If money is an issue, the venerable 17-40L is nearly as good when stopped down to f/8 and narrower apertures used for the vast majority of landscape pictures.

The 24-70 f/4 IS is a terrific lens as well, but 24mm just isn't wide enough for me. Sure, you can create panoramas, but for my use, 16-35mm is an ideal focal length range for most landscapes.

Sounds like a fun trip. Be sure to post some of your images when you get back!


----------



## Ozarker (Oct 11, 2017)

Any lens can be a landscape lens. The problem with UWA lenses is that they tend to make the background shrink. Mountains end up looking like mole hills. That isn't a problem for close subjects.

I have the Tamron 15-30. Excellent lens. However, looking at my own inventory I wouldn't take it. I'd just take my 24-70 and *maybe the 70-200*. I would think your 24-105 zoom would be fine... but Canon's 16-35 f/4 gets great reviews if you think you need a wider angle.

Have a great trip!!!


----------



## ahsanford (Oct 11, 2017)

bholliman said:


> If money is an issue, the venerable 17-40L is nearly as good when stopped down to f/8 and narrower apertures used for the vast majority of landscape pictures.



+1. If it's sitting on a tripod at f/8 - f/14, the extra money you'd spend on the newer L ultrawides may not be warranted. But that extra money for the 16-35 f/4L IS is well worth it if you leave the tripod, shoot towards the wide open end, want a more general use instrument, etc. 

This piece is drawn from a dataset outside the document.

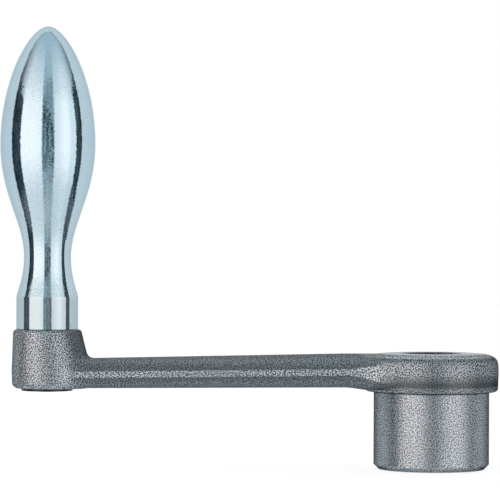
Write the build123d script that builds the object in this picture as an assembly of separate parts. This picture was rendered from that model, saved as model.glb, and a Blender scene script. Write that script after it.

This, like in the 70-200 space, is in a place where being with Canon gives you a wealth of options at various price points. Pick the one that makes the best sense for you.

- A


----------



## candc (Oct 12, 2017)

I have a lot of wide and uwa lenses and I think the 16-35 f/4 is the most useful fl and the "is" lets you shoot handheld 1/2sec to get nice water motion blur. Iq is excellent and you can use screw on filters.


----------



## stevelee (Oct 12, 2017)

This lens sounds like an excellent choice for my first full-frame wide-angle lens. Thanks for the helpful comments.


----------



## Mt Spokane Photography (Oct 12, 2017)

You always have the option of stitching multiple shots, Lightroom does a good job with them. That way, you can later crop shots that are too wide to get the composition you like. I've been able to stitch shots from multiple hand held images that cover a far wider range than a 16-35mm lens. Put the camera in portrait mode and tale 7 or 8 overlapping images, be careful to hold the camera reasonably close to the same angle as you pan. Obviously, a tripod or monopod works even better.

The other advantage of stitching is that your final image has more detail. The file is also much larger.


----------



## ahsanford (Oct 12, 2017)

Mt Spokane Photography said:


> You always have the option of stitching multiple shots, Lightroom does a good job with them. That way, you can later crop shots that are too wide to get the composition you like. I've been able to stitch shots from multiple hand held images that cover a far wider range than a 16-35mm lens. Put the camera in portrait mode and tale 7 or 8 overlapping images, be careful to hold the camera reasonably close to the same angle as you pan. Obviously, a tripod or monopod works even better.
> 
> The other advantage of stitching is that your final image has more detail. The file is also much larger.



(MSP, I think you mean Portrait _orientation_, not Portrait mode above -- correct? Shoot a pano with vertical frames?)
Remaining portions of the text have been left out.